- _Description of the task_
Extract every line below, verbatim.

- _Information shown_

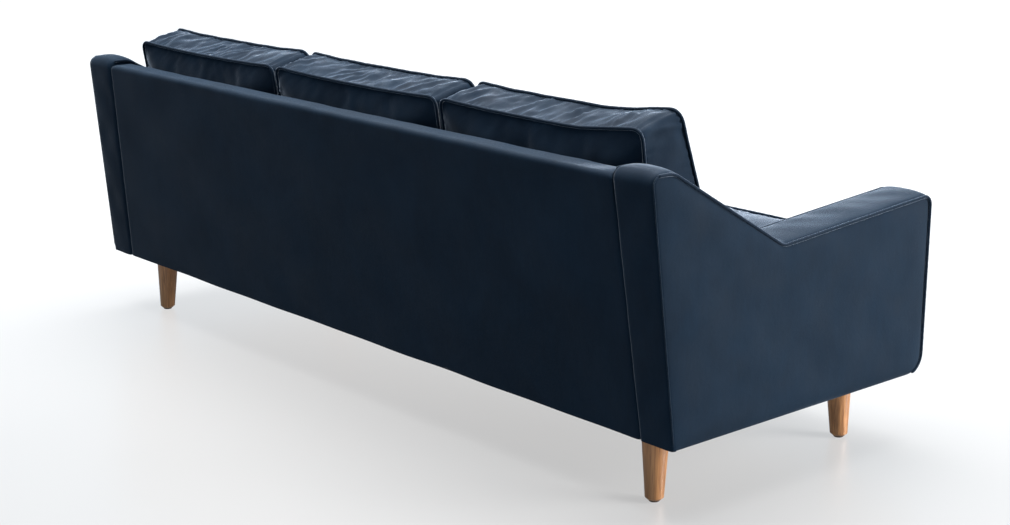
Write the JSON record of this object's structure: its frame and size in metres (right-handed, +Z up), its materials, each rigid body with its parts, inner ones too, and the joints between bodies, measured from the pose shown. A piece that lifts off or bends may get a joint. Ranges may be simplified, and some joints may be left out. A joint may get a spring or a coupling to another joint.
{
  "type": "sofa",
  "caption": "Three-seat sofa in dark blue velvet with sloping arms, loose piped cushions and tapered splayed wooden legs.",
  "frame": {"origin": "on the floor, under the centre of the whole sofa's box", "axes": "+X along the sofa to its right-hand end as seen from the front, -Y out of its front, +Z up"},
  "size_m": [2.14, 0.846, 0.7688],
  "materials": {
    "velvet": "short dense pile, soft sheen",
    "piping_velvet": "velvet cut on the bias over cord",
    "leg_wood": "satin lacquered, medium brown",
    "frame_wood": "planed, unfinished",
    "plywood": "sanded, unfinished",
    "steel": "plain",
    "glide_plastic": "matte",
    "foam": "open-cell foam",
    "webbing": "woven elastic",
    "dust_cloth": "thin non-woven cloth",
    "lining": "plain woven platform cloth"
  },
  "bodies": {
    "sofa_body": {"arm_back_strip_left": "velvet", "arm_back_strip_right": "velvet", "arm_front_pad_left": "velvet", "arm_front_pad_right": "velvet", "arm_front_post_left": "frame_wood", "arm_front_post_right": "frame_wood", "arm_inner_pad_left": "velvet", "arm_inner_pad_right": "velvet", "arm_inner_panel_left": "plywood", "arm_inner_panel_right": "plywood", "arm_outer_cover_left": "velvet", "arm_outer_cover_right": "velvet", "arm_outer_panel_left": "plywood", "arm_outer_panel_right": "plywood", "arm_piping_left": "piping_velvet", "arm_piping_right": "piping_velvet", "arm_rear_post_left": "frame_wood", "arm_rear_post_right": "frame_wood", "arm_top_pad_left": "velvet", "arm_top_pad_right": "velvet", "back_inner_pad": "velvet", "back_lower_rail": "frame_wood", "back_outer_cover": "velvet", "back_post_left": "frame_wood", "back_post_right": "frame_wood", "back_top_pad": "velvet", "back_top_rail": "frame_wood", "back_webbing": "webbing", "base_back_rail": "frame_wood", "base_cross_rail_left": "frame_wood", "base_cross_rail_right": "frame_wood", "base_front_rail": "frame_wood", "base_side_rail_left": "frame_wood", "base_side_rail_right": "frame_wood", "dust_cover": "dust_cloth", "front_border_pad": "velvet", "leg_blocks": "frame_wood", "leg_bolts": "steel", "leg_front_left": "leg_wood", "leg_front_right": "leg_wood", "leg_glides": "glide_plastic", "leg_plate_screws": "steel", "leg_plates": "steel", "leg_rear_left": "leg_wood", "leg_rear_right": "leg_wood", "seat_deck_pad": "lining", "seat_springs": "steel", "spring_clips": "steel"},
    "seat_cushion_left": {"seat_cushion_core_left": "foam", "seat_cushion_cover_left": "velvet"},
    "seat_cushion_centre": {"seat_cushion_core_centre": "foam", "seat_cushion_cover_centre": "velvet"},
    "seat_cushion_right": {"seat_cushion_core_right": "foam", "seat_cushion_cover_right": "velvet"},
    "back_cushion_left": {"back_cushion_core_left": "foam", "back_cushion_cover_left": "velvet"},
    "back_cushion_centre": {"back_cushion_core_centre": "foam", "back_cushion_cover_centre": "velvet"},
    "back_cushion_right": {"back_cushion_core_right": "foam", "back_cushion_cover_right": "velvet"}
  },
  "joints": [
    {"name": "seat_cushion_left_slide", "type": "slide", "parent": "sofa_body", "child": "seat_cushion_left", "axis": [0, -1, 0], "range_m": [0, 0.7]},
    {"name": "seat_cushion_centre_slide", "type": "slide", "parent": "sofa_body", "child": "seat_cushion_centre", "axis": [0, -1, 0], "range_m": [0, 0.7]},
    {"name": "seat_cushion_right_slide", "type": "slide", "parent": "sofa_body", "child": "seat_cushion_right", "axis": [0, -1, 0], "range_m": [0, 0.7]},
    {"name": "back_cushion_left_slide", "type": "slide", "parent": "sofa_body", "child": "back_cushion_left", "axis": [0, 0, 1], "range_m": [0, 0.42]},
    {"name": "back_cushion_centre_slide", "type": "slide", "parent": "sofa_body", "child": "back_cushion_centre", "axis": [0, 0, 1], "range_m": [0, 0.42]},
    {"name": "back_cushion_right_slide", "type": "slide", "parent": "sofa_body", "child": "back_cushion_right", "axis": [0, 0, 1], "range_m": [0, 0.42]}
  ]
}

- _Solution for this task_
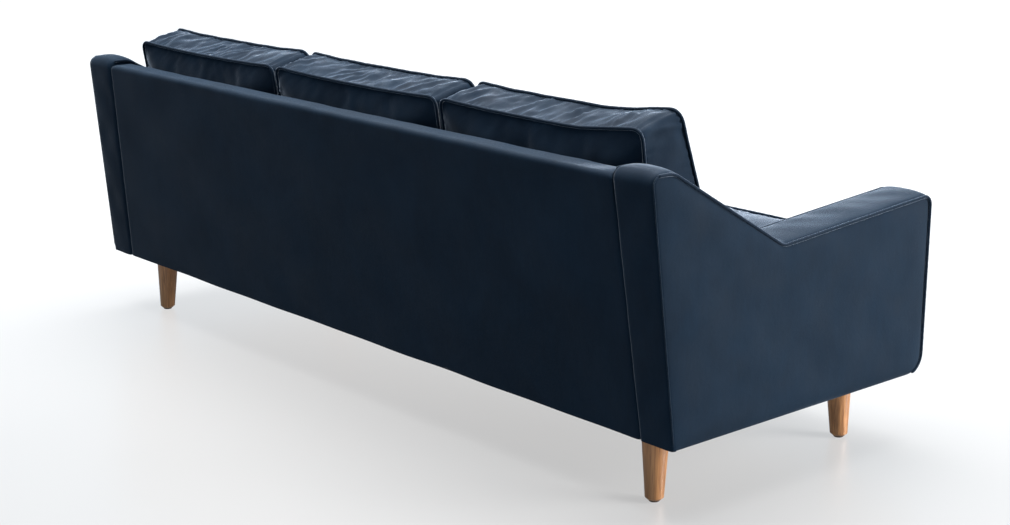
Write the JSON record of this object's structure: its frame and size in metres (right-handed, +Z up), its materials, each rigid body with its parts, inner ones too, and the joints between bodies, measured from the pose shown. A piece that lifts off or bends may get a joint. Ranges may be simplified, and some joints may be left out. A joint may get a spring or a coupling to another joint.
{
  "type": "sofa",
  "caption": "Three-seat sofa in dark blue velvet with sloping arms, loose piped cushions and tapered splayed wooden legs.",
  "frame": {"origin": "on the floor, under the centre of the whole sofa's box", "axes": "+X along the sofa to its right-hand end as seen from the front, -Y out of its front, +Z up"},
  "size_m": [2.14, 0.846, 0.7688],
  "materials": {
    "velvet": "short dense pile, soft sheen",
    "piping_velvet": "velvet cut on the bias over cord",
    "leg_wood": "satin lacquered, medium brown",
    "frame_wood": "planed, unfinished",
    "plywood": "sanded, unfinished",
    "steel": "plain",
    "glide_plastic": "matte",
    "foam": "open-cell foam",
    "webbing": "woven elastic",
    "dust_cloth": "thin non-woven cloth",
    "lining": "plain woven platform cloth"
  },
  "bodies": {
    "sofa_body": {"arm_back_strip_left": "velvet", "arm_back_strip_right": "velvet", "arm_front_pad_left": "velvet", "arm_front_pad_right": "velvet", "arm_front_post_left": "frame_wood", "arm_front_post_right": "frame_wood", "arm_inner_pad_left": "velvet", "arm_inner_pad_right": "velvet", "arm_inner_panel_left": "plywood", "arm_inner_panel_right": "plywood", "arm_outer_cover_left": "velvet", "arm_outer_cover_right": "velvet", "arm_outer_panel_left": "plywood", "arm_outer_panel_right": "plywood", "arm_piping_left": "piping_velvet", "arm_piping_right": "piping_velvet", "arm_rear_post_left": "frame_wood", "arm_rear_post_right": "frame_wood", "arm_top_pad_left": "velvet", "arm_top_pad_right": "velvet", "back_inner_pad": "velvet", "back_lower_rail": "frame_wood", "back_outer_cover": "velvet", "back_post_left": "frame_wood", "back_post_right": "frame_wood", "back_top_pad": "velvet", "back_top_rail": "frame_wood", "back_webbing": "webbing", "base_back_rail": "frame_wood", "base_cross_rail_left": "frame_wood", "base_cross_rail_right": "frame_wood", "base_front_rail": "frame_wood", "base_side_rail_left": "frame_wood", "base_side_rail_right": "frame_wood", "dust_cover": "dust_cloth", "front_border_pad": "velvet", "leg_blocks": "frame_wood", "leg_bolts": "steel", "leg_front_left": "leg_wood", "leg_front_right": "leg_wood", "leg_glides": "glide_plastic", "leg_plate_screws": "steel", "leg_plates": "steel", "leg_rear_left": "leg_wood", "leg_rear_right": "leg_wood", "seat_deck_pad": "lining", "seat_springs": "steel", "spring_clips": "steel"},
    "seat_cushion_left": {"seat_cushion_core_left": "foam", "seat_cushion_cover_left": "velvet"},
    "seat_cushion_centre": {"seat_cushion_core_centre": "foam", "seat_cushion_cover_centre": "velvet"},
    "seat_cushion_right": {"seat_cushion_core_right": "foam", "seat_cushion_cover_right": "velvet"},
    "back_cushion_left": {"back_cushion_core_left": "foam", "back_cushion_cover_left": "velvet"},
    "back_cushion_centre": {"back_cushion_core_centre": "foam", "back_cushion_cover_centre": "velvet"},
    "back_cushion_right": {"back_cushion_core_right": "foam", "back_cushion_cover_right": "velvet"}
  },
  "joints": [
    {"name": "seat_cushion_left_slide", "type": "slide", "parent": "sofa_body", "child": "seat_cushion_left", "axis": [0, -1, 0], "range_m": [0, 0.7]},
    {"name": "seat_cushion_centre_slide", "type": "slide", "parent": "sofa_body", "child": "seat_cushion_centre", "axis": [0, -1, 0], "range_m": [0, 0.7]},
    {"name": "seat_cushion_right_slide", "type": "slide", "parent": "sofa_body", "child": "seat_cushion_right", "axis": [0, -1, 0], "range_m": [0, 0.7]},
    {"name": "back_cushion_left_slide", "type": "slide", "parent": "sofa_body", "child": "back_cushion_left", "axis": [0, 0, 1], "range_m": [0, 0.42]},
    {"name": "back_cushion_centre_slide", "type": "slide", "parent": "sofa_body", "child": "back_cushion_centre", "axis": [0, 0, 1], "range_m": [0, 0.42]},
    {"name": "back_cushion_right_slide", "type": "slide", "parent": "sofa_body", "child": "back_cushion_right", "axis": [0, 0, 1], "range_m": [0, 0.42]}
  ]
}